A win-lose paradigm assumes that if someone else wins, then I lose; or that if I win, then someone else loses. With reference to the above scenario, a manager with win-lose assumptions might think, “The other manager has had use of the vehicle for the past three days. I need it this morning. If he doesn’t deliver his shipment on time, that’s too bad for him. It’s not my problem.” A lose-win model of interaction could sound like this: “Okay, you take the vehicle. I guess I’ll just give up on those accounts I was hoping for, like I usually do…” (Thinking, “I’ll be the loser again. I’m used to it.”) Lose-win—rooted in personal insecurity—conveys the message that while your voice and needs matter, mine do not. This attitude is often accompanied by concealed resentment and hostility.
Lose-lose takes things further, where I act to take both of us down, ensuring success for nobody. With this mentality, one manager may view the other as an enemy, and while conceding the vehicle for the morning, may make plans for sabotaging the efforts of the other manager. Other variations of these relationships to success and winning include play-not-to-lose, which is a survival strategy focused on not losing rather than actually living vitally and winning, and don’t-play, where my fear of failure prevents me from any chance at success or true fulfillment.
We can conceive of win-lose as a rajasic approach to relationship, whereas lose-lose or lose-win mentalities—which require even less commitment than win-lose—are primarily influenced by the mode of tamas.

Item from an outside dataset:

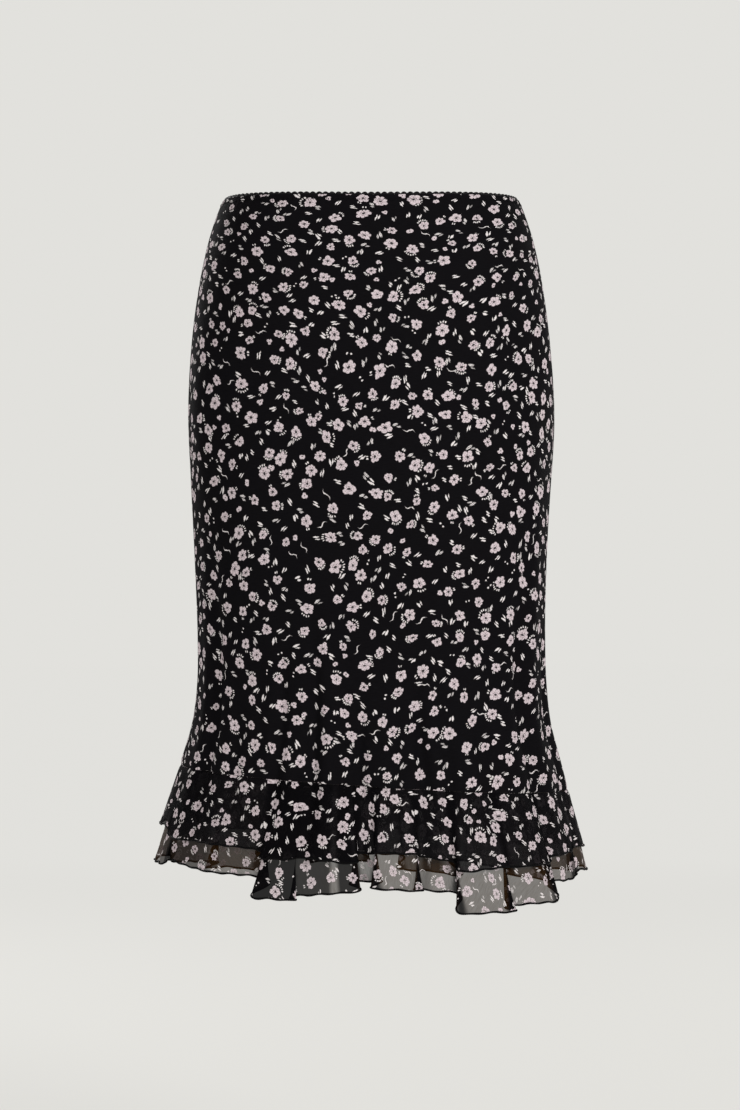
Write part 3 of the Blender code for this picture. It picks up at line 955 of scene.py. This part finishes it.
def makeBody(columns, second, cloth, reverse):
    form = bodyPanels
    share = np.linspace(0, 1, form["rows"])[:, None]
    top, foot = waistHeightAt(columns["even"]), seamHeightAt(columns["even"])
    z = (1 - share) * top + share * foot
    degrees = columns["even"] + 0 * z
    around = degrees / 360
    out = -creaseDepth(degrees, z)
    for amount, count, lean in form["sway"]:
        out += amount * np.sin(turn * (count * around + lean * z) + count) * eased(-z, *form["swayFall"])
    gather = unevenWave(around, form["puckerLength"] / form["puckerGirth"], 5)
    gather = gather * (0.7 + 0.3 * unevenWave(around, 0.09, 8))
    out += form["puckers"] * gather * np.exp(-(((z - top) / form["puckerFall"]) ** 2))
    out -= form["seamTuck"] * (1 - eased(z - foot, 0, form["seamTuckHeight"]))
    fromSide = np.minimum(*(np.abs(angleFrom(side, degrees)) for side in foldForm["sideSeams"]))
    fromSide = fromSide * math.radians(1) * form["sideRadius"]
    out -= form["sideTuck"] * np.exp(-((fromSide / form["sideTuckWidth"]) ** 2))
    outer = foldedPoints(columns, z, 0.0, out)
    inner = movedOut(outer, -form["thickness"])
    pieces = []
    for side, name, node, flat, area, shift in form["panels"]:
        near, far = halfOf(outer, second, side), halfOf(inner, second, side)
        stretch = 1 - eased(stepsAlong(near, 0), *form["stretchFall"])
        across = stepsAlong(near, 1)
        across -= across[:, across.shape[1] // 2][:, None]
        across *= 1 - form["stretchAcross"] * stretch
        steps = np.diff(stepsAlong(near, 0), axis=0) * (1 + form["stretchDown"] * stretch[1:])
        down = -np.concatenate([0 * steps[:1], np.cumsum(steps, axis=0)])
        plan = np.stack([across, down], axis=-1) + shift
        piece = makePiece(name, wallPatches(near, far, plan), [cloth, reverse], sharp=70)
        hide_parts(node)
        pieces.append((piece, flat, area))
    return pieces, outer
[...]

Win-win entails sattvic consciousness, where we stand for our convictions while honoring those of others. It requires deep commitment because it is founded on a determination that everyone will be satisfied. This requires dedication to high-level communication, where we take responsibility not just for what we say, but for how our communication is received and the effect it has. Win-win synthesizes principles of empathy, assertiveness and clear intention to create profoundly satisfying results both interpersonally and professionally.